Michael considers a 3D printable gun – just add your own nail:


We went to the café where both boys dutifully looked at the list of words on the wall – semantics of violence, I understand. As one of the words was boycott, I insisted on explaining about Captain Boycott; they were not fascinated. Daniel had hot chocolate and a slice of biscuit cake (much recovered from 7am vomiting) but Michael did not like anything on the menu (a frequent occurrence) and commented, “I thought something like this would happen.” Then, with the air of a conjurer pulling a rabbit from a hat, he took a lollipop from his pocket which he proceeded to suck contentedly. Cheap date.
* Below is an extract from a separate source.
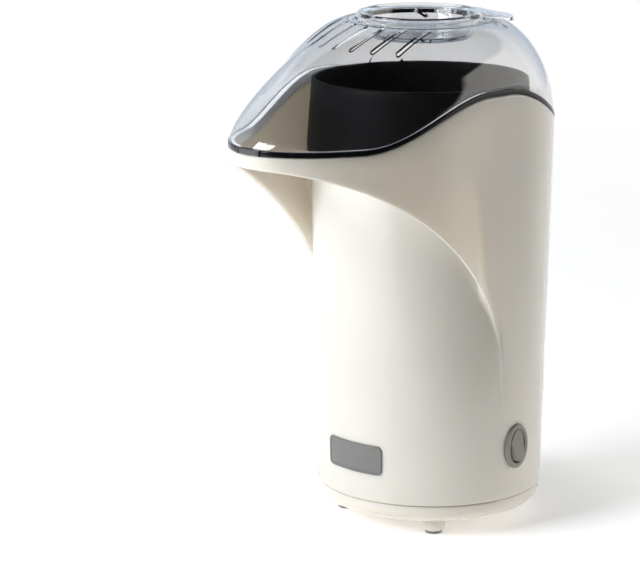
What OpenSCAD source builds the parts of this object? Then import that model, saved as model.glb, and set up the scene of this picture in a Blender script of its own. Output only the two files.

We then took ourselves off to the Natural History Museum which was busy but appealed in a mild way to both boys. In September, they had been to a session about TH Parke whose statute is in front of the museum, so they were able to fill me in on him. Interesting man.

You probably can’t make out the relief on the statute but Daniel informs me that our man is sucking out poison from the chest of one of the others on his expedition.


And then we all went home and poor Mr. Waffle had finally finished working. He spent an hour playing Betrayal at House on the Hill with the boys. This is a board game which the children love and Mr. Waffle and I loath so this was particularly noble. Now he is making dinner, like a saint, and tomorrow we are all back to work. Alas, alack.